A statement of support for the plight of the refugees came first from a coalition of Hasidic groups in the Crown Heights, Williamsburg and Boro Park sections of Brooklyn.

It was soon followed by statements from organizations including the American Jewish Committee, American Jewish Congress, Anti-Defamation League, Hebrew Immigrant Aid Society, Jewish Labor Committee, New York Jewish Community Relations Council and the Institute for Public Affairs of the Union of Orthodox Jewish Congregations of America.

And two Jews spoke to a crowd of 3,000 Haitians at a rally in Washington on Dec. 13: Gary Rubin, director of national affairs for the American Jewish Committee, and Rabbi David Saperstein of the Religious Action Center of Reform Judaism.

HAITIANS PLEASED BY SUPPORT

In statements and speeches, all of the Jewish groups have called upon President Bush to provide the refugees safe haven in the United States by granting them temporary protected status, allowing them to live and work in this country legally until the political crisis in Haiti is resolved.

The Jewish organizations’ statements of concern for the refugees were welcomed by Haitian leaders here.

“We are happy to see that the Jewish community recognizes that we Haitian people, even though we are black and poor, we are people too. There is no double standard,” said Philippe Wilson Desir, Haiti’s consul general in New York.

“I’m very pleased by the kind of support that the Haitians have gotten from Jewish groups all over the spectrum,” said McCalla. “It’s essential that the Jewish community demonstrate this support.”

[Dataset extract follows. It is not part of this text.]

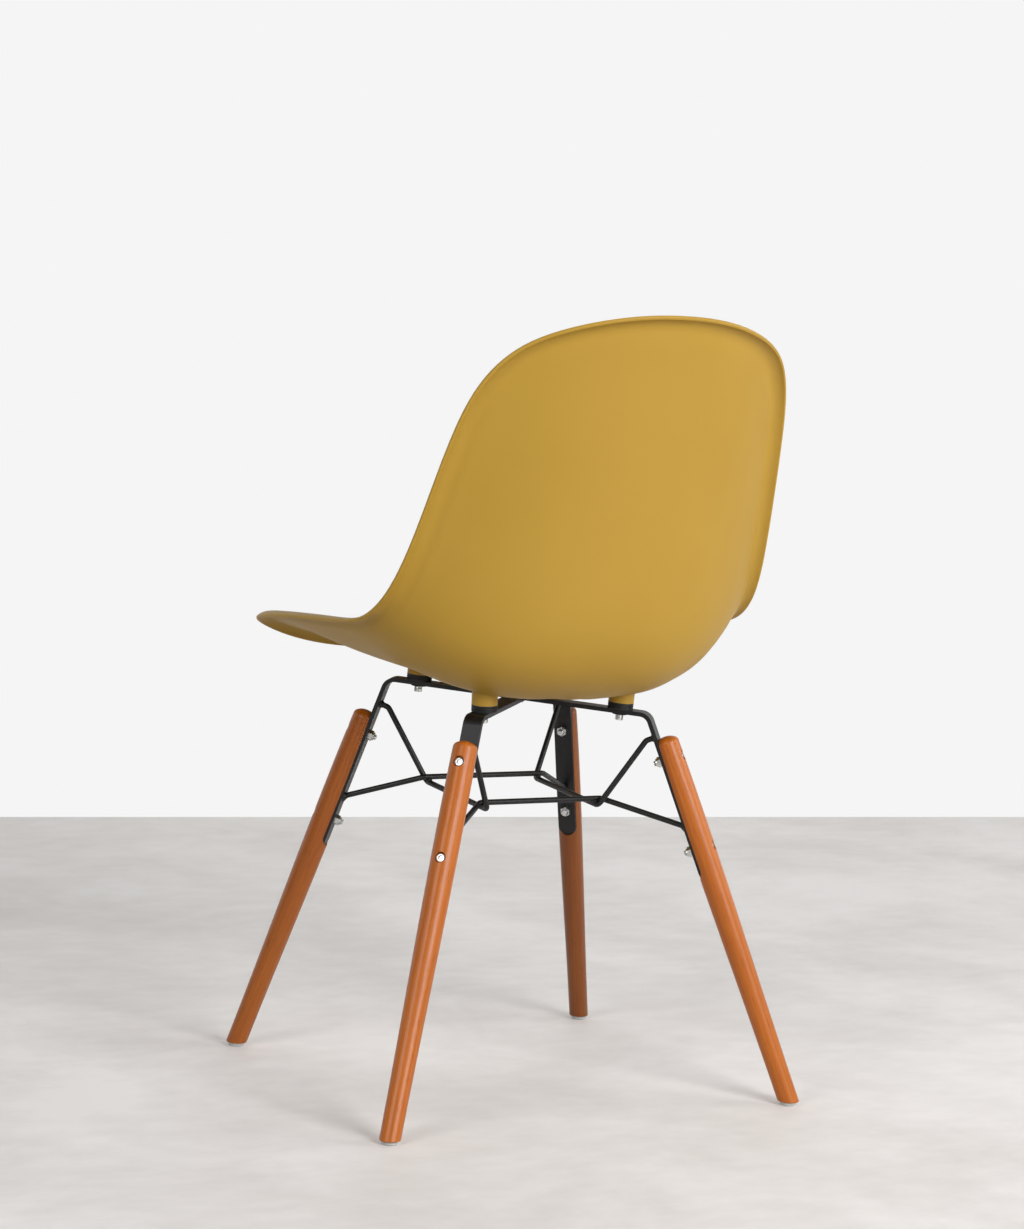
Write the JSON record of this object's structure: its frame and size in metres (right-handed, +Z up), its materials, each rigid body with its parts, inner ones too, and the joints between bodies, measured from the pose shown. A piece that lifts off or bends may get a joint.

“Haitians feel like the Jewish community is the one that can relate to it and is responding,” said Rubin.

But while Jewish statements of support are important as humanitarian gestures, he said, they are not going to do much to heal rifts in the black-Jewish relationship.

“We shouldn’t fool ourselves into thinking this is the front-burner issue in black-Jewish relations,” Rubin said.

That relationship “will be made more on domestic social issues,” he said. “As a coalition issue, this is more of a high priority for some of the church groups. It’s not in the top tier of issues for blacks.”

HASIDIC STAND MADE AN IMPRESSION

But the statement made by the historically insular Hasidic communities, especially by the Lubavitchers in Crown Heights, made an important impression, said the Haitian leaders.

For it was in Crown Heights that anger, violence and death ripped through the Lubavitcher and the black, largely Caribbean-American, communities in August.

Some in the black community attempted to legitimize the violence against the Jews at the time by saying it was borne out of frustration at being treated with a double standard by police, city officials and the Lubavitchers themselves.

The joint statement signed by the Lubavitchers, while not enough to heal the rift, is “a move in the right direction,” said McCalla.

According to Desir, “the position of those (Jewish) organizations and the members of the Jewish community in this matter will never be forgotten” by Haitians.

“Now we know that the Jewish people and the Haitian people can work together, and we hope that in the future we will work together for unification and better understanding between us,” Desir said.

Haitians beyond the level of organizational leadership have been made aware, through local newspaper articles, of the Jewish statements of support.

David Pollock, associate executive director of the Jewish Community Relations Council of New York, said about a dozen Haitians had tracked down the JCRC and called him to thank the Jewish community for all that it has done.